Important disclaimer for anyone using Cursor: make sure to disable "data sharing" in your account settings, as it is enabled by default and old accounts are automatically opted into it.

Devil's advocate: why? Why do people need to make sure to disable it?

Is this the "but privacy!111" stance, or the Dog in the Manger stance ("I'm not being paid for it, so why should anyone else benefit?"), or...?

Also from a security perspective. People have been able to extract copyrighted code / API keys some LLMs have been trained on before. If you opt-in to this, your / your company code will be used to train and improve the model. People may then be able to extract that from the model. Another threat vector.

Always appreciate people seeking clarity on positions that are not clearly elaborate/taken for granted. Kind of stresses me out sometimes.

> Is this the "but privacy!111" stance

Mostly, yes. But let's unpack this a little: these companies often claim a massive amount of data is being collected "to improve our products" and "to make the world a better place." In reality, the data is more often used to deanonymize the user and build a precise profile of them. It is subsequently sold to third-party companies who specialize in this sort of business and are equipped to extract the most value possible from the data. In the most benign form, this is done by targeting the user with personalized ads.

Nowadays, this data-mining process is almost completely automated, and there are ways to legally cover your ass by stripping the datasets of too-directly identifiable information. If you audit these databases, your name, phone number, email, and what you like having for dinner are probably not going to appear together in a single row. However, a direct mapping is trivial to recover by correlation and inference. The profile that can be built from this data is usually very precise.
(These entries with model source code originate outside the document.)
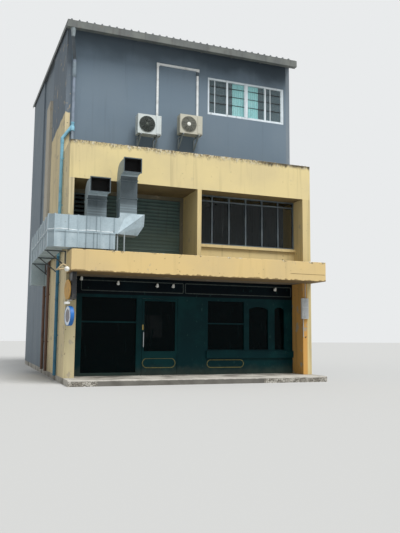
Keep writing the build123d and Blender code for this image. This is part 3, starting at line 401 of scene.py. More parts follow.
@dataclass(frozen=True)
class Concrete(Finish):
    """Worn step and slab: pale broken edge, rounded stones at both ends and plain concrete between."""

    dark: str = "77736B"
    stones_before: float = -2.8
    stones_after: float = 1.6

    def coat(self, shade: Shader) -> None:
        """Lay concrete, then painted shade on its front with stones at the ends, then the pale edge.

        Args:
            shade: Nodes that it fills.
        """
        shade.over(shade.noise(1.6, 7.0).ease(0.38, 0.66), self.dark)
        pattern = {"Vector": shade.stretched((1.0, 1.0, 1.5)), "Scale": 13.0}
        cells = shade.value("ShaderNodeTexVoronoi", {"feature": "DISTANCE_TO_EDGE"}, pattern)
        stones = cells.ease(0.02, 0.09)
        ends = (shade.x < self.stones_before) + (shade.x > self.stones_after)
        front = shade.facing[1] < -0.5
        laid = front * ends * (shade.z < 0.115)
        tints = shade.lay(shade.noise(9.0, 1.0).ease(0.4, 0.6), "B7B3A9", "8A857B")
        # painted shade: the front face below the lip is darkened
        shade.over(front * (shade.z < 0.118) * 0.8, "56544F")
        shade.over(laid, shade.lay(stones, "48443D", tints))
        lip = shade.ragged(0.07, 7.0, 6.0).ease(0.115, 0.135) * (shade.y < -6.24)
        shade.over(lip * 0.8, "CFCBC2")
        shade.spots("4C4942", 0.6, 0.62, 0.7, 30.0, 5.0)
        height = shade.noise(26.0, 6.0) * 0.5 + (1 - laid * (1 - stones)) * 0.5
        shade.close(0.86, height, 0.008, Specular_IOR_Level=0.25)


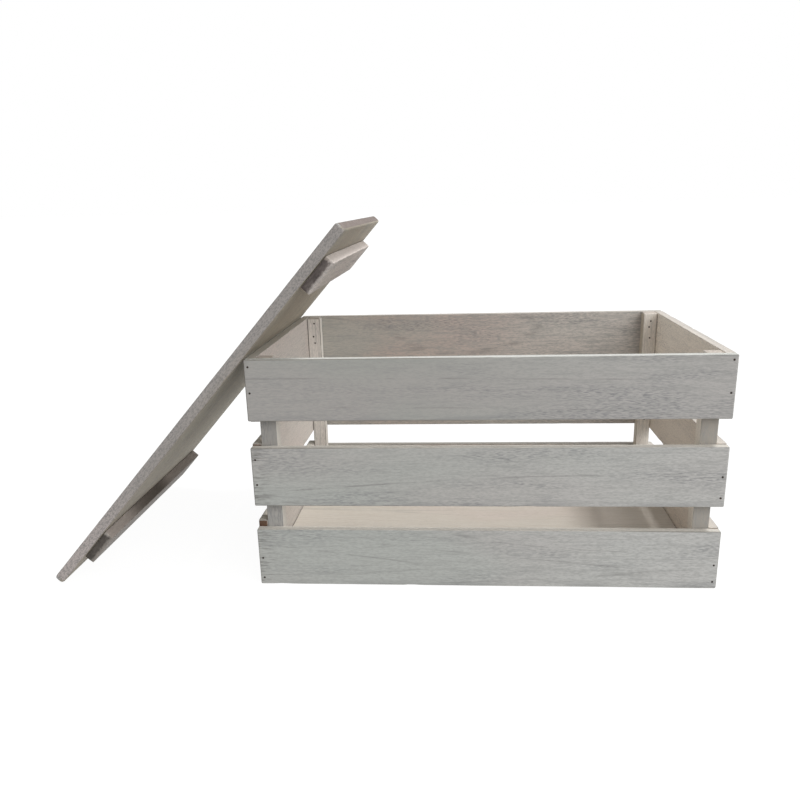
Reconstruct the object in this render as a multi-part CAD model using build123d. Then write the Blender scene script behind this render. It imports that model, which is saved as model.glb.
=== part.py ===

People who say "muh privacy!!111" tend to find this whole process fundamentally icky. I personally don't like opening an IDE like Cursor and feeling like I'm stepping into some KGB-era hotel room with microphones in the walls and a two-way mirror in the bathroom.

Of course, it is completely up to you to disagree and continue uploading your codebase, prompts, and session data to Cursor's servers and give Cursor permission to inspect this data and send it to third parties at their leisure. I am merely giving my advice, which I admit is very biased.

Personally, what I find the most reprehensible is that this feature is opt-out instead of opt-in. I strongly suspect that most users would not agree to enable data sharing if they were asked directly.

Do you have evidence for those claims? I don’t mean to be contrary or subversive, I’d just be interested in seeing how this is actually taking place.

To be very precise about session recording: you can inspect the Cursor binary and see that it comes bundled with rrweb and full telemetry infrastructure setup is in place: mouse movements, clicks, scroll positions, etc. on top of the codebase and prompts being sent over the wire.

However, I have edited my other claims for now and you can consider them provisionally retracted. My original advice about turning off data sharing stands. You are right to ask for more evidence given the severity of the claims. I think this merits a deeper dive, and a throwaway hacker news comment might not be the best channel for it. Stay tuned ;)

[deleted]